For all of his innovations with balloons and kites and towers and cameras, the Lawrence panorama of Minnehaha Falls shows none of that inventiveness. The photo was taken at creek level by someone standing alongside the creek, or on a bridge. Perhaps he used the “traveling film” camera he built in 1901. The park board’s boulder wall is the only example of the built environment in the picture, and it was in place in the early 1900s. The exact date of this photograph is not certain.

The Lawrence panorama of Minnehaha Falls. –courtesy of the Library of Congress

The only known copy of the Lawrence panorama of Minnehaha Falls is held by the Library of Congress, and the scan they have on-line is frankly terrible. But it is easy to find copies of the panorama, and even colorized copies. Lawrence apparently sold the rights to the image to Chicago’s V. O. Hammon postcard company, which reprinted it in vast quantities.

The Lawrence panorama found its best audience among the post card enthusiasts of the early 20th century. Note that even 50 years after the poem was published, “Song of Hiawatha” quotes were an attractive selling feature. –from the urbancreek archives.

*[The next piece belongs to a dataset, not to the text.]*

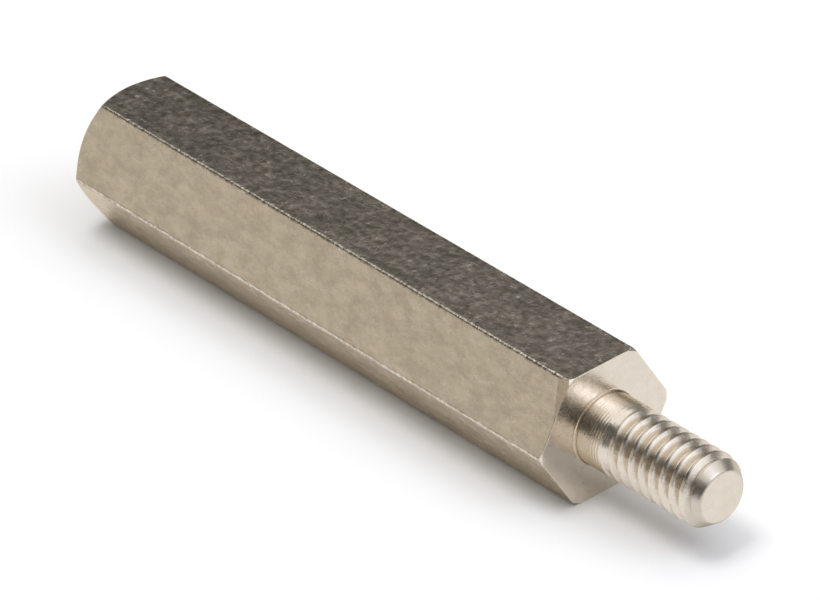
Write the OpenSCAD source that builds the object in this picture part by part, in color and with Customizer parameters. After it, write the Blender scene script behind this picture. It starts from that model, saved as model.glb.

For all his success, Lawrence had a remarkable failure when attempting to photograph animals in Africa from a balloon. That story can be found on-line. Lawrence also had an “interesting” personal life, with years of involvement with religious Dowieites; his own kidnapping of his sons; his first wife’s belief in the “Happiness” cult (she said it “fairly oozed out of her”–a charming if bawdy image); his photographic company’s bankruptcy, and his new successful career as an aviation designer. But none of that is about the Minnehaha panorama story. That quite ordinary photo represents a sadly missed chance for an aerial photograph of the falls by his era’s top practitioner of the skill. Today, we are fortunate to have drones, digital video, and the Internet and so we can see the falls from “Cloudland.”